What are the similarities and differences between Columbia and Cornell?
Date: December 2016
Graduate students at Columbia recently voted for union representation by the United Auto Workers. Are there similarities and differences between Columbia and Cornell that we, Cornell graduate students, should consider if an election is held here at Cornell?
Inquisitive Graduate Student
Dear Inquisitive Graduate Student,
Thanks for your question about the similarities and differences between Columbia and Cornell that may be useful for graduate students to consider.
At Cornell, the decision to select CGSU/NYSUT/AFT as the exclusive bargaining representative for graduate assistants will be decided by graduate students who are eligible to vote in the semester in which an election is held, should the union produce sufficient signed, valid authorization cards to trigger an election.
It will be important for all eligible voters at Cornell to vote in such an election, as the majority of ballots cast will determine the outcome; about 1400 eligible voters did not cast ballots in the Columbia election.
There are a number of academic, structural, and governance differences between Columbia and Cornell. Academically, Columbia is structured differently than Cornell. Many of Columbia’s PhD programs in life sciences, engineering, computer science, urban planning, and some others are each administered by various schools other than their Graduate School. Columbia’s decentralized graduate program administration may be reflected in varied student experiences, policies, and procedures across Columbia’s graduate community.
Unlike Columbia, Cornell’s Graduate School provides centralized policy and oversight for the overall Cornell graduate student experience, while Cornell graduate fields and special committees provide the academic program and mentoring tailored to the intellectual aspirations of each graduate student within the overall policies and requirements of the Graduate School.

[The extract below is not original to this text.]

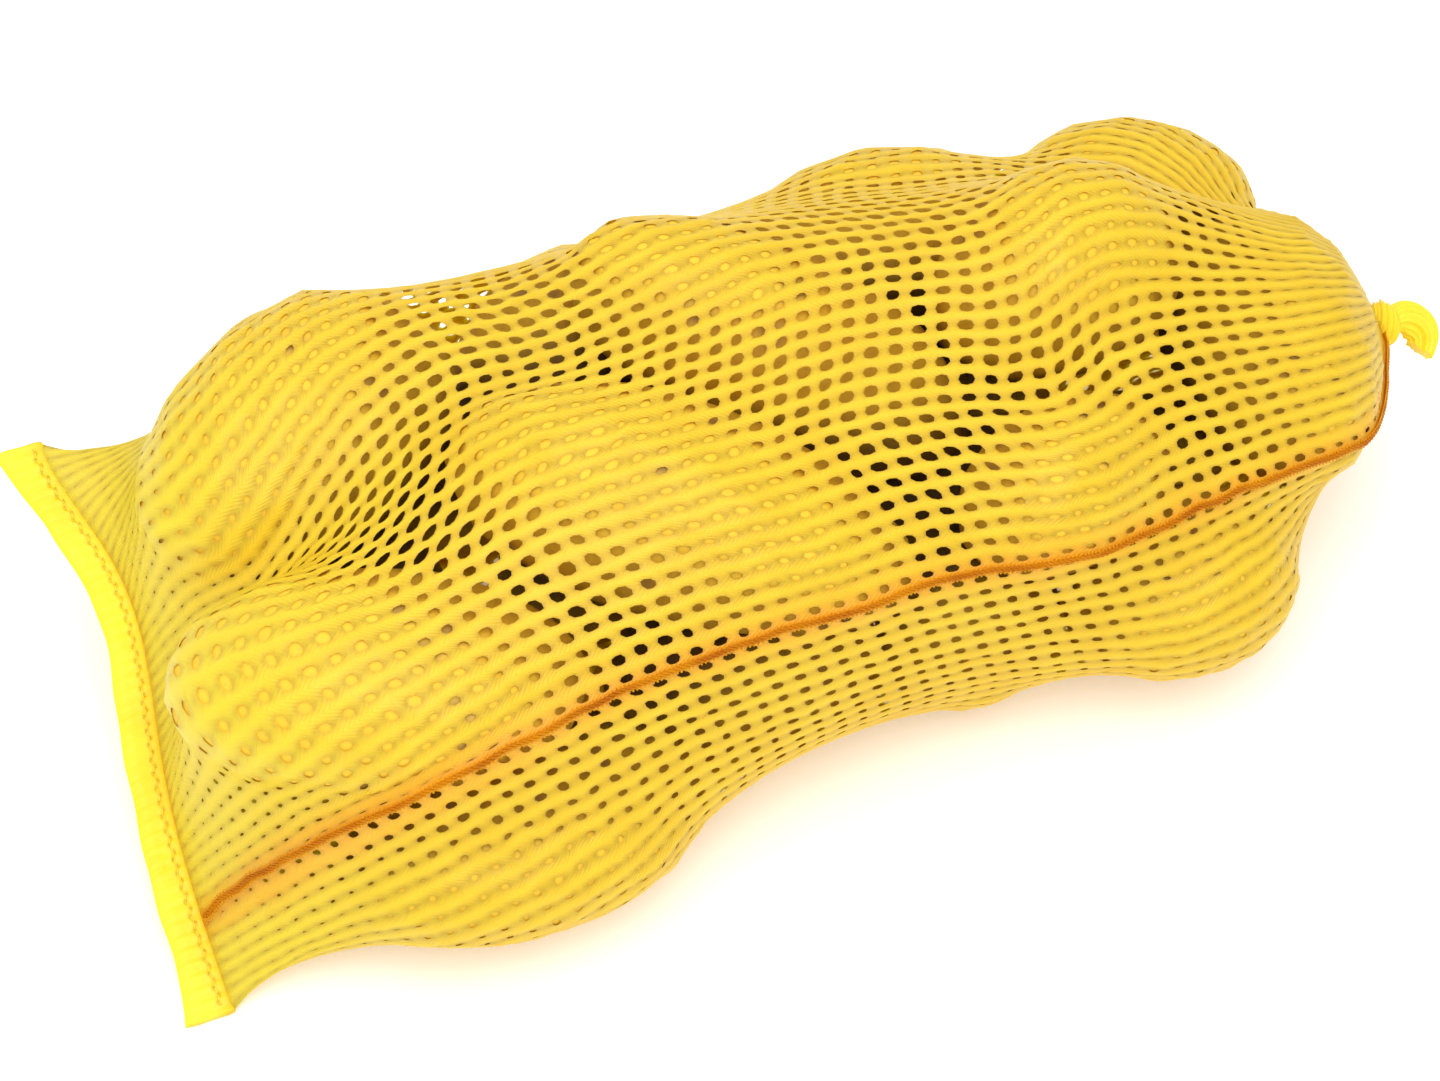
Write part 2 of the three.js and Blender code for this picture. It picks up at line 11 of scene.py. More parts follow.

Graduate education governance at the two universities has some differences and similarities as well. Cornell has two voting, student-elected Trustees on our Board of Trustees, one undergraduate and one graduate/professional. Columbia has no students on its Board. On the other hand, both Cornell and Columbia have two voting graduate student members on our Graduate School governance bodies. (At Cornell, it is called the General Committee.)
There may be differences and similarities between Cornell and Columbia’s elected student leadership as well. It may be useful to ask Cornell’s elected GPSA leadership about their understanding of Columbia’s elected graduate student leadership and their relationship with the Columbia University administration compared to the Cornell GPSA’s regular access to and collegial and productive communication with Cornell’s administration, given the executive committees of the Ivy graduate assemblies meet regularly to share ideas and learn from each other.
In addition, the specific context for the union representation election that occurred at Columbia is different in a few ways from what would occur here during Spring ’17 semester, while the pre-election Agreement between CGSU/NYSUT/AFT and Cornell is in place. (The Agreement runs through May ’17.) To hold an election, CGSU/NYSUT/AFT must demonstrate they have signed authorization cards from at least 30% of the prospective bargaining unit, a typical requirement for petitions seeking union representation elections.
Unlike Cornell, the eligible voting population for the Columbia union representation election included all student employees who provide instructional services, including undergraduate and graduate teaching assistants, and all graduate research assistants across several Columbia schools, and was a vote for representation by the UAW. In contrast, the Cornell Agreement defines the Cornell bargaining unit (and thus, the eligible voter population) as Ithaca and Geneva campus-based graduate students enrolled in the Graduate School, who hold appointments in the semester of the election as TA, GRA, RA, or GA, and would consider (if the election occurs) union representation by CGSU/NYSUT/AFT.
There may also be differences in other aspects of graduate student life that are important for students to consider, such as the differences between living in New York City vs. Ithaca, or the general culture at Columbia University compared to Cornell.
Thanks for your efforts to be a well-informed voter.